SECTION 10. Said paragraph (2) of said subsection (k) of said section 6 of said chapter 62 of the General Laws, as so appearing, is hereby further amended by striking out subparagraph (ii) and inserting in place thereof the following subparagraph:—
(ii) the assessed valuation of the residence does not exceed $600,000.
SECTION 11. Paragraph (4) of said subsection (k) of said section 6 of said chapter 62 of the General Laws, as so appearing, is hereby further amended by striking out, in line 441, the word “cost-of-living” and inserting in place thereof the following word:— price-of-housing.
SECTION 12. There is hereby established the elderly and disabled persons tax relief outreach program for the purposes of assisting elderly and disabled residents of the commonwealth in obtaining information about available options designed to provide limited relief from state and local taxes.

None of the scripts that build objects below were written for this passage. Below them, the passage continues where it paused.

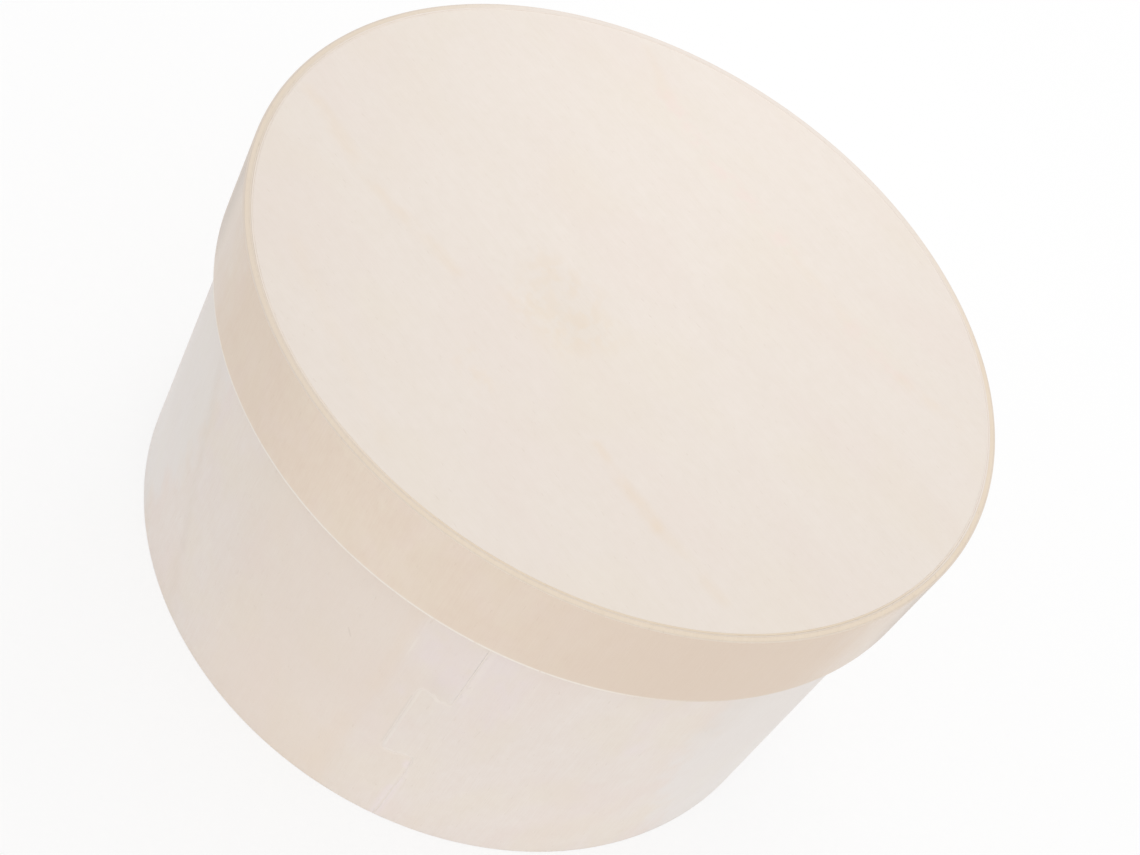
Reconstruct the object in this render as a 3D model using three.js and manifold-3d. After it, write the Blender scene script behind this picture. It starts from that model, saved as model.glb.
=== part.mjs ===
// Round wooden cake box with a lift-off lid, bent and glued up from thin three-ply birch.
// Each veneer, glue joint and backing strip is its own closed solid.
// Millimetres, +Z up, origin at the centre of the underside, body seam facing -Y.
import * as THREE from 'three';
import { mergeVertices, toCreasedNormals } from 'three/addons/utils/BufferGeometryUtils.js';
import Module from 'manifold-3d';

const wasm = await Module();
wasm.setup();

// Bent body wall
const WALL_OUTER_RADIUS = 96.6;
const WALL_HEIGHT = 108.2;
const WALL_OUTER_PLY = 0.45;
const WALL_CORE_PLY = 1.0;
const WALL_INNER_PLY = 0.45;

// Bent lid band
const BAND_HEIGHT = 26;
const BAND_OUTER_PLY = 0.45;
const BAND_CORE_PLY = 1.0;
const BAND_INNER_PLY = 0.45;

// Flat lid disc, set flush inside the top of the band
const LID_DISC_FACE_PLY = 0.7;
const LID_DISC_CORE_PLY = 1.5;
const LID_DISC_BACK_PLY = 0.7;

// Flat base disc, set flush inside the foot of the wall
const BASE_DISC_FACE_PLY = 0.7;
const BASE_DISC_CORE_PLY = 1.5;
const BASE_DISC_BACK_PLY = 0.7;

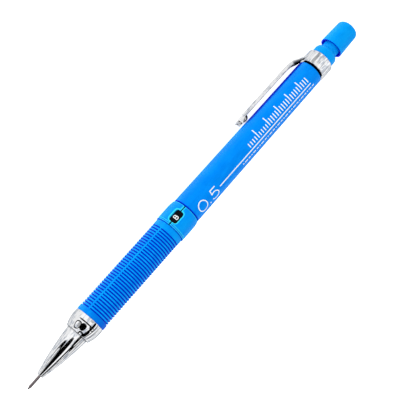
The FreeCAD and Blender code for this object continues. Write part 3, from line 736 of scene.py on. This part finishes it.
def make_ring():
    """Split ring with a window. Its gap and its ends have rounded edges. The gap's edges get a painted
    highlight, and the ends and a shallow line near the front get painted shade.
    """
    front, back = SPANS["indicator_ring"]
    edge, bevel_width, bevel_depth = 0.2, 0.48, 0.24
    line_at, line_half, line_depth = front + 0.56, 0.2, 0.1
    taper = arc((RING_TAPER_AT, RING_RADIUS), (back, RING_BACK_RADIUS), 9.5, steps=20)
    taper.append((back, RING_BACK_RADIUS))
    near = [0.0, 0.02, 0.05, 0.08, 0.12, 0.16, 0.2, 0.25, 0.3, 0.36, 0.44, 0.55]
    near += [0.7, 0.9, 1.15, 1.5, 2.0]
    round_length = 2 * pi * RING_RADIUS
    middle = round_length - 2 * near[-1]
    distances = near + [near[-1] + middle * step / 90 for step in range(1, 90)]
    distances += [round_length - off for off in reversed(near)]

    def outer_radius(station):
        if station <= RING_TAPER_AT:
            return RING_RADIUS
        for start, end in zip(taper, taper[1:]):
            if station <= end[0]:
                return on_line(station, start, end)
        return RING_BACK_RADIUS

    def end_drop(station):
        off = min(station - front, back - station)
        return edge - sqrt(edge**2 - (edge - off) ** 2) if off < edge else 0.0

    def bevel(distance):
        share = max(1 - distance / bevel_width, 0.0)
        return share, bevel_depth * (1 - sqrt(1 - share**2))

    points, marks, outer, inner = [], [], [], []
    for station in ring_stations(front, back):
        half = window_half(station)
        outside, inside, shades = [], [], []
        for distance in distances:
            arc_length = half + distance * (round_length - 2 * half) / round_length
            signed = arc_length if arc_length < round_length / 2 else arc_length - round_length
            share, drop = bevel(gap_distance(station, signed))
            line = line_depth * (1 - ramp(abs(station - line_at), 0.02, line_half))
            radius = outer_radius(station) - max(drop, end_drop(station)) - line
            azimuth = WINDOW_AZIMUTH + arc_length / RING_RADIUS
            outside.append(around(station, radius, azimuth))
            inside.append(around(station, RING_BORE, azimuth))
            # Painted highlight on the gap's bevel, painted shade at the ring's ends and in the line
            joint = 1 - ramp(min(station - front, back - station), 0.08, 0.3)
            shades.append(max(0.5 * ramp(share, 0.1, 0.8), joint, line / line_depth))
        outer.append(add_row(points, outside))
        inner.append(add_row(points, inside))
        marks += shades + [0.0] * len(inside)
    loops = [outside + inside[::-1] for outside, inside in zip(outer, inner)]
    faces = wrap(loops, False)
    for outside, inside in ((outer[0], inner[0]), (outer[-1], inner[-1])):
        faces += [
            (outside[step], outside[step + 1], inside[step + 1], inside[step])
            for step in range(len(outside) - 1)
        ]
    ring = mesh_object("window_ring", points, faces, RING_BLUE, marks)
    stands_for(ring, "indicator_ring", "indicator_ring")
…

The secretary of the commonwealth shall administer the program in conjunction with the secretary of the executive office of elder affairs and the commissioner of the department of revenue.
In order to assist interested persons in obtaining such information, the outreach program shall:
(a) create and distribute literature outlining all tax relief programs for the elderly and disabled, including those providing relief from state and local taxes and describing the benefits and eligibility criteria for each option;
(b) organize presentations and workshops to better facilitate the awareness and education of elderly and disabled persons in the tax-related issues that concern them, what relief is available to them and the application process for such relief programs; and
(c) create and maintain a statewide toll free telephone number staffed by individuals qualified to inform and advise interested and potentially eligible persons about available options designed to provide limited relief from state and local taxes.
The secretary of the commonwealth, the secretary of the executive office of elder affairs and the commissioner of the department of revenue shall promulgate such regulations as are necessary to implement the elderly and disabled persons tax relief outreach program.